Ngugi pulled out to lane two, looking for one of us to take it on, but Aouita didn’t and neither did I. I should have, and I might have gotten away, but I stayed back there and then the pack caught us two laps later, they kicked on and I came eighth.
When I look back, I should never have moved up to the 5000m. I should have stayed at the mile but, when I was sixth at the 1986 Europeans behind Steve Cram and Seb Coe, my coach took me up to longer distances.
It did mean I was strong because we did a lot of training: 100-110 miles per week. I always had a really good base of fitness with some speedwork a couple times a year. My biggest problem with my career was I remained on an American schedule. I was always peaking in June, not in August around championships. It happened to a lot of American-based guys, and resulted from sticking to the college schedule. One year, I think I had the fastest times in the world over 10,000m, 5000m, 3000m and the mile in June and I was gone by the end of the year.
Steve Ovett said to me once that my greatest enemy was that I had a very good finish. Unfortunately, I relied too heavily on it on occasion so I could generally cope with a degree of separation from the other guys. Sometimes it didn’t work for me but sometimes it did.
There was a race early in the summer of 1987 in Seville, Spain, when it did work. Getting there was crazy. I was meant to leave the USA on a Tuesday and get into Spain on a Wednesday but I couldn’t get out of the country. I flew from Detroit the next morning to catch a daytime flight out from JFK in New York to London.
However, the next day there was an air traffic controllers strike in France so we spent a full day at Heathrow airport. I was with a buddy who was running in Spain as well. He got flustered but we just had to sort out the travel plans all over again. That night, we finally got to Barcelona and then the next day – which was day four of this trip – we flew to Madrid, dashed on to Seville and got in at 1.30 in the afternoon. The race was at five.
I went to boarding school when I was a kid. I learned all about compartmentalising things, being totally regimented and disciplined – that there’s a time for words, a time to be happy, a time to stress. During the travel chaos I just convinced myself to relax, get a book, sit in the corner and not be fussing continuously for updates. I always knew to stay in the present. Worrying about tomorrow is pointless. I don’t think about worst case scenarios in any situation.

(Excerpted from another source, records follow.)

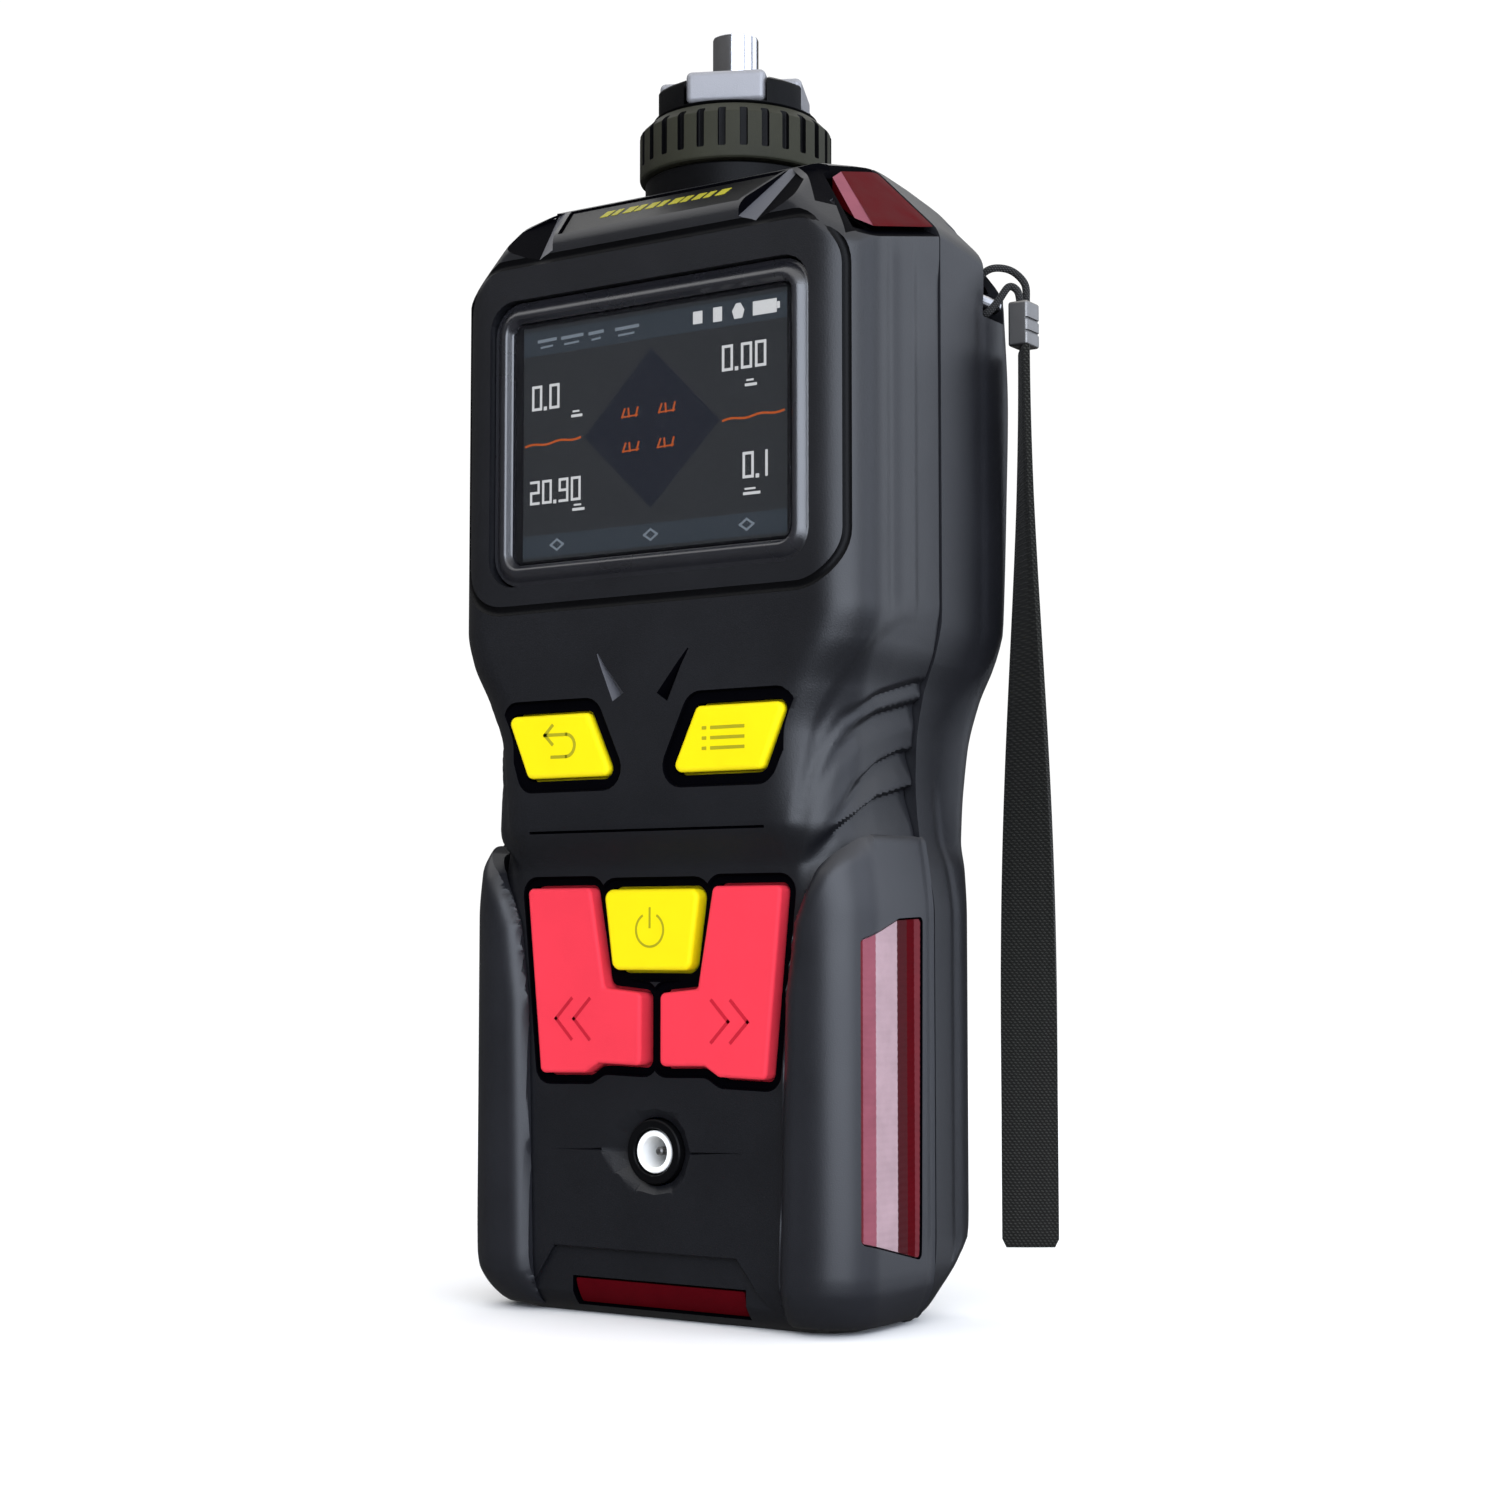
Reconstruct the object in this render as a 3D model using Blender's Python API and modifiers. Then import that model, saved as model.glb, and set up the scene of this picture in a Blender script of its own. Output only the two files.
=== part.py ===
"""Portable gas detector with a sampling inlet, five keys and a wrist strap.

The part stands on its base. The origin is in the base face, +X is the user's right, the
display faces -Y and +Z is up. Lengths are written in millimetres and built in metres.
"""
import math

import bmesh
import bpy
from mathutils import Matrix, Vector

MM = 0.001
GAP = 0.3                       # clearance between neighbouring solids

# Case halves
PARTING_Y = 1.0                 # plane where the two halves meet
WALL = 2.0                      # case wall
HEAD_FRONT_Y = -23.6
PANEL_FRONT_Y = -20.0           # lower key panel, between the grips
ARC_STEPS = 4

# Stations of the case: height, half width, face plane, corner radius
FRONT_STATIONS = [
    (0.0, 29.6, -15.4, 5.5), (1.6, 31.2, -17.8, 6.5), (4.5, 32.8, -19.5, 8.0), (6.5, 33.4, -19.9, 8.0),
    (9.0, 33.5, -20.0, 8.0), (16.0, 33.6, -20.0, 8.0), (60.0, 33.8, -20.0, 8.0), (67.0, 33.0, -20.3, 9.0), (73.6, 32.5, -23.3, 10.5),
    (80.0, 32.3, -23.6, 11.0), (86.0, 32.4, -23.6, 11.0), (93.0, 33.8, -23.6, 9.5), (100.0, 36.6, -23.6, 8.0),
    (105.0, 37.5, -23.6, 7.5), (180.0, 37.5, -23.6, 7.5)]
GRIP_STATIONS = [
    (0.0, 32.0, -16.4, 6.5), (1.6, 33.6, -19.2, 7.5), (4.5, 35.1, -21.6, 8.0), (6.5, 35.7, -22.3, 8.0),
    (9.0, 35.9, -22.5, 8.0), (16.0, 36.0, -22.5, 8.0), (60.0, 36.0, -22.5, 8.0), (67.0, 35.3, -22.9, 8.5),
    (72.0, 34.5, -23.2, 9.0), (76.0, 33.9, -23.6, 9.5),
    (80.0, 33.4, -23.6, 10.5)]
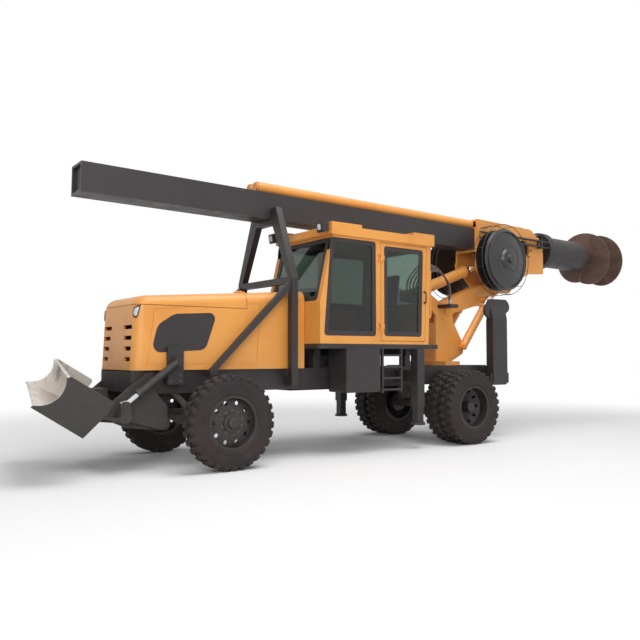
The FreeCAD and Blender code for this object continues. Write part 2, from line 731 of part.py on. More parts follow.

When the gun went off at the race, José Luis Gonzalez – who went on to win 1500m silver at the worlds – blew to the front because he was after the Spanish record. I decided to head to the back and hide out so I wasn’t seen because I felt so awful. I’d thought: “I’m probably going to collapse.”
But I suddenly realised: “Hold on, I’m starting to feel good.” And because I was familiar with his pacemakers, I had a feel for what was going on at the front so I moved up and swept by Gonzalez with 150m to go. Then he came back at me down the home straight and beat me by six-hundredths of a second, breaking the Spanish record. It’s a race that always sticks in my mind.
I had just one coach for 17 years, Joe McDonnell. He’s an Irishman as well, and he’s won more titles than any other coach. I did leave him one year to be coached by Alan Storey and I did more work by myself. I found that, in an ideal world, it’s better to have the company than do it by yourself. I should have made a change earlier on. Joe was just focused on his college athletes and it was a roaring success for him. He won 42 NCAA team championships.
Said Aouita offered me the chance to go and train with him in Siena in Italy and perhaps I should have taken that opportunity.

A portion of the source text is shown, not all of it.